4. To what extent does Iran control its allies?

It varies. The IISS study categorizes Iran-backed militias according to degrees of closeness. On one end is a group such as Iraq’s Kataeb Hezbollah, whose hostilities with the U.S. preceded the U.S. strike on Soleimani. Kataeb Hezbollah is in effect a state organ that would cease to exist without Iranian direction. In the middle is an ideological ally such as Hezbollah, which would pursue common goals even if Iran lost interest. At the other end is the armed Palestinian group Hamas, a partner of expediency that will align with Iran only so long as that serves its financial and political interests. All are happy to take Iranian cash and arms, but their loyalty, resources and commitment vary.

5. What does the network cost Iran?

Nathan Sales, the U.S. State Department’s top counter-terrorism official, said in 2018 that Iran funds Hezbollah to the tune of $700 million annually and gives a further $100 million to Palestinian organizations the U.S. designates as terrorist, including Hamas and Palestinian Islamic Jihad, both of which are Sunni. There is no way to independently verify those figures or Sale’s statement that Iran spends “billions” of dollars each year on its entire portfolio of foreign proxies. Given that academic estimates for Iran’s spending on the war in Syria alone range from $30 billion to more than $100 billion to date, the costs are significant, although relative to conventional warfare -- a U.S. Congressional Budget Office report estimated the cost to the U.S. of its wars in Afghanistan and Iraq to 2017 at $2.4 trillion –- this is war on the cheap.

6. Have there been setbacks?

Yes. Soleimani had to go to Russia to ask for help in Syria, after his special forces and Shiite militias failed to turn the tide in Assad’s favor. More recently, Iran’s success in extending its influence has triggered local resentment and protests in Iraq and Lebanon against Iran and its clients.
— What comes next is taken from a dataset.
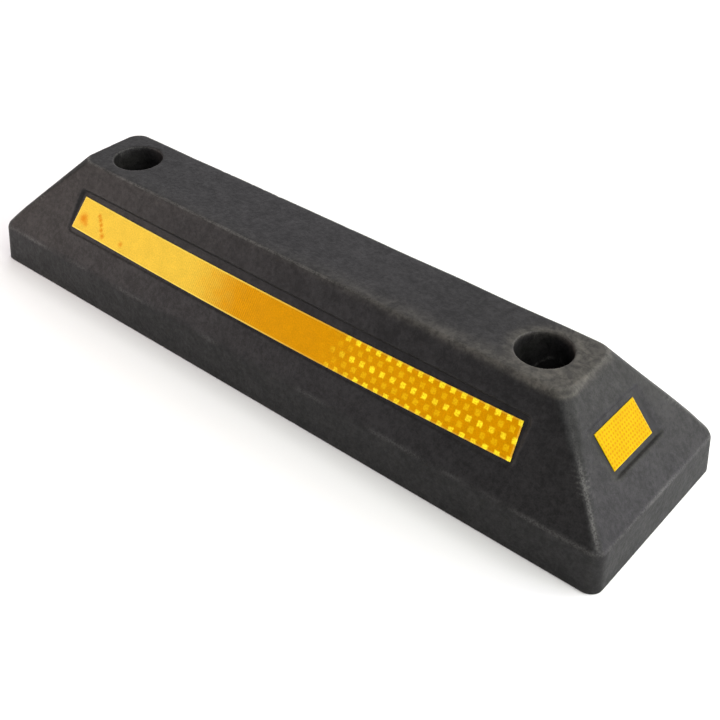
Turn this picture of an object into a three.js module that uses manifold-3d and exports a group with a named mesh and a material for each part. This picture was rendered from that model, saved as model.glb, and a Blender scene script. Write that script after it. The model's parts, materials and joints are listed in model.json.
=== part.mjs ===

7. What does all this mean for the U.S.?

Iran’s immediate response to the killing of Soleimani was a direct missile assault by its forces on U.S. military bases in Iraq; it produced no U.S. casualties but allowed Iran’s leaders to say openly that they’d hit back. The proxy infrastructure Soleimani set up before his death provides the means to strike back further at U.S. interests across a region that hosts tens of thousands of American troops, diplomats and companies. In the past, Iran calibrated its aggression against the U.S. carefully, hoping to avoid open, conventional warfare in which it would be outgunned. Many analysts believe Iran will continue such a calibrated approach.